After fattening up the local wildlife with a calorie laden roll (a few birds wouldn't leave us alone, the wing type that is, feeding a group of women scraps of bread would just be weird and something I'd rather not share!), Mr B and I swapped bikes. Now remember when I hinted about the clip in pedals? Straight away, it took me longer to clip in fully, it took a few minutes to get the hang of spinning the pedal round the left toes. This Merida setup straight away had a different feel. The suspension was stiffer (yes I could of adjusted it but I don't touch parts I don't know...flashback to my teenage years!) but this model had one chain ring so only one gear shifter to focus on, should make it easier yeah?! We climbed up Radnor Rd and took a detour into the woodland of Holmbury Hill itself. This really reminded me of Wales, wide open paths and thick forest. But what did we encounter again? A rocky uphill trail where once again and it's probably starting to get a bit boring now but I had another meeting with the forest floor. This is the moment where the title of this blog was born! Fall #4

After giving up trying to clip in, I ran all the way up to the crest of this hill to find Mr B smirking. He's probably wondering at this point if he could drop me at some point so he can do some proper off-roading! This vision did cross my mind as another muddy trench presented itself. My confidence at this point was weakening, I just found it so difficult to enjoy this part. I couldn't see Mr B anymore, he had pushed on further up the trail so it was me and the stinky World War II style trench as companions. It was safe to say that the gentle gravel trails from Ranmore were long gone, this was turning out to be a challenge just to stay upright. The trail started to become very undulating with some very tricky sections. One section was another Roman style broken road with house bricks sticking up every angle. I opted not to risk it with the relationship between myself and the bike starting to become a little icey. We were now on the slopes (sounds very Alpine, far from it!) of Leith and what looked like a trail which would not stop climbing. I had finally got to grips with the clipping into the flat SPD pedals and was not letting the rocky knocks on the wheels disrupt my rhythm. Fitness wise, I am climbing well generally so I was focusing on smashing this climb. It had other things in mind like smashing me! We must of been about 200m from the crest which was Leith Hill Road itself when I must of crossed over an odd shaped rock and thump, down I went again. The handlebars actually went into my collarbone which pushed me over the edge! I gave birth to a nasty toddler of frustration and let out a roar the MGM Lion would of been proud of! Fall #5

Mr B sailed by. It was like watching a real life version of the Tortoise and the Hare. I pushed my bike to the top where Mr B was tapping his foot or was it his shell?! I needed my road, my place of zen. The constant changing of terrain and coming off was making this journey more difficult than I had expected. We had a little stop at the Windy Gap and damn it was windy! Katrina still passing through? Never seen Leith Hill Tower in the flesh and although the building itself wasn't awe inspiring, the view was. If the view out of Box or Newlands is your favourite, get yourself up to the tower, its quite something. Mr B kindly agreed that we would follow the tarmac back to the store but not after we encountered huge tree roots and complex sections just to get back to the road. Think you know by now what I decided to do but once that chunky tyre touched that smooth tarmac, it was like when you ate your first Rolo, that soft caramel whirling around your mouth, that's how I felt. No bumps, no rocks, no house bricks to battle against. Just the asphalt and its rolling roads. The thought had crossed my mind that if it was this smooth, why not commute with a MTB but as soon as I got out of the saddle to push on, it was clear to see why that would not ideal. The bike was rocking too much and with the suspension making the bike bounce, it was difficult to find a climbing rhythm whilst keeping pace.

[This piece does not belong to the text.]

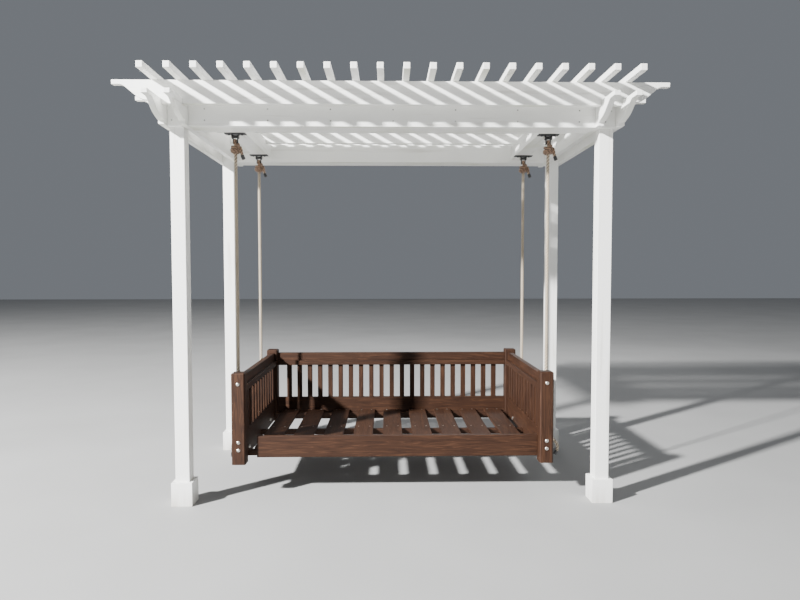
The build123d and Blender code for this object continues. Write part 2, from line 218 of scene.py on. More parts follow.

4 hours later and with only 2 hours riding calculated, I looked down to find we had only covered 21 miles. It felt we had covered the whole of the Downs, not Peaslake and back! I think I was foolish to expect a similar experience as to what we had in Llandelga Forest. Its called off road for a reason, I now understand and respect that reason. Let's take away the mishaps for a moment. Seeing the world off road was such an eye opener. The peacefulness, the tranquility, the whole notion that its just you and nature, you don't get that on the road. Reintroduce the tin of mishaps. MTBing is a whole different biking world. The handling requirements and knowing what the bike can do can only come with experience and confidence, something I was not going to get in one day. I have recently watched Rachel Atherton's downhill footage of her recent World Cup MTB win and it was breathtaking. Makes me look like a toddler on a balance bike! So for those reasons and for the time being, I'm going to stick to what I am good at and that's chasing after TT guys who overtake me on my rides (hunted down 2 recently and made a gap!). Now if someone can tell me how I can fit big fat chunky tyres on the Tarmac so potholes are a thing of a past, it would be very much appreciated!

“Crashing is part of cycling as crying is part of love."